Returns:: a copy of index using the specified dtypes.

property dtypes: Series¶: Return the dtypes of the index.

iter() → Iterator[tuple]¶

Iterate over the index, yielding a namedtuple for each element.

It can be used as an alternative to the pandas iteration over the index to yield named tuples instead of standard tuples.

It works with both Indexes and MultiIndexes.

iterdict() → Iterator[dict]¶

Iterate over the index, yielding a dict for each element.

This method can be used as an alternative to iter when:

The index names contain invalid identifiers, or
it’s more convenient to work with dictionaries.

It works with both Indexes and MultiIndexes.

class blueetl_core.etl.ETLSeriesAccessor(pandas_obj: PandasT)¶

Bases: ETLBaseAccessor[Series, SeriesGroupBy]

Series accessor.

Initialize the accessor.

iter() → Iterator[tuple[NamedTuple, Any]]¶

Iterate over the items, yielding a tuple (named_index, value) for each element.

The returned named_index is a namedtuple representing the value of the index.

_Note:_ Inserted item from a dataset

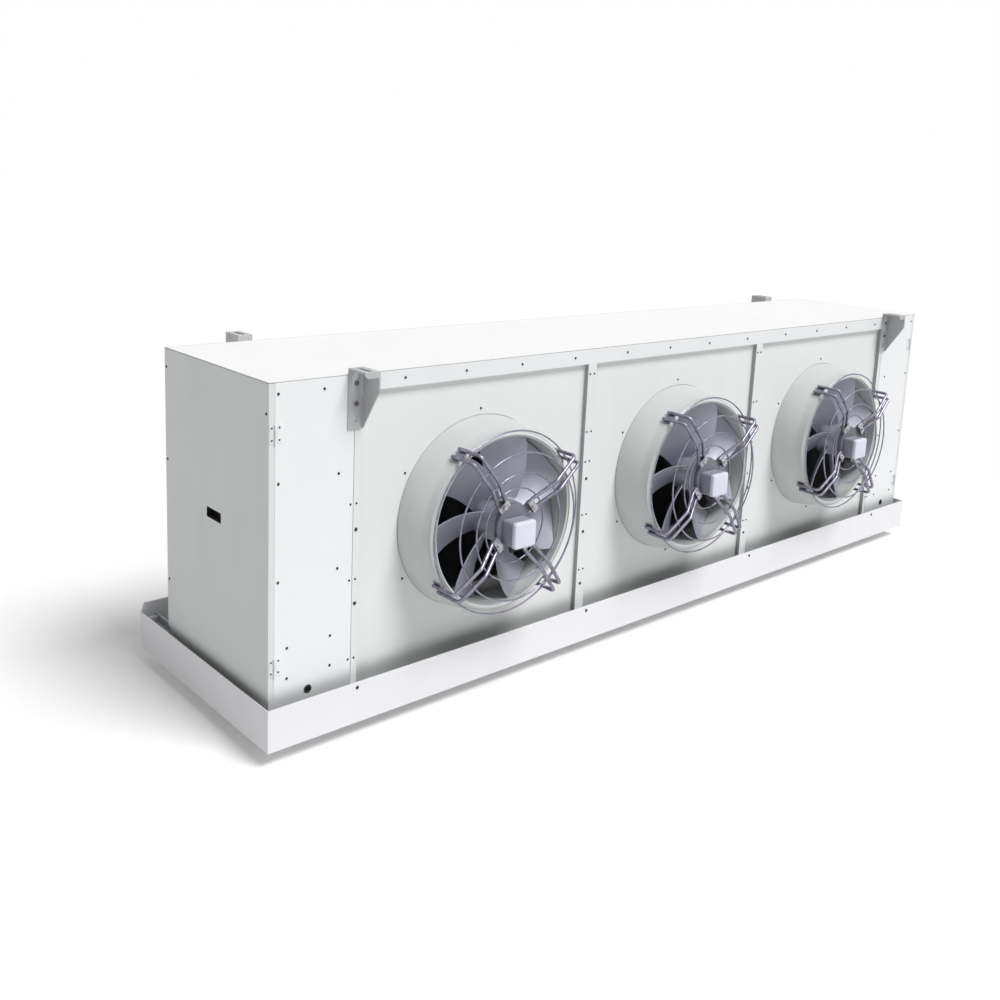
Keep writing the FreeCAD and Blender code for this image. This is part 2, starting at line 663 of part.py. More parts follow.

The returned value is the actual value of each element of the series.

iterdict() → Iterator[tuple[dict, Any]]¶

Iterate over the items, yielding a tuple (named_index, value) for each element.

The returned named_index is a dict representing the value of the index. The returned value is the actual value of each element of the series.

This method can be used as an alternative to iter when:

The index names contain invalid identifiers, or
it’s more convenient to work with dictionaries.

Valid identifiers consist of letters, digits, and underscores but do not start with a digit or underscore and cannot be a Python keyword.

unpool(func: Callable) → Series¶

Apply the given function to the object elements and add a condition to the index.

Parameters:: func – function that should accept a single element and return a Series object. The name of that Series will be used as the name of the new level in the MultiIndex of the returned object.

blueetl_core.etl.register_accessors() → None¶

Register the accessors.

It must be called once, before accessing the etl namespace.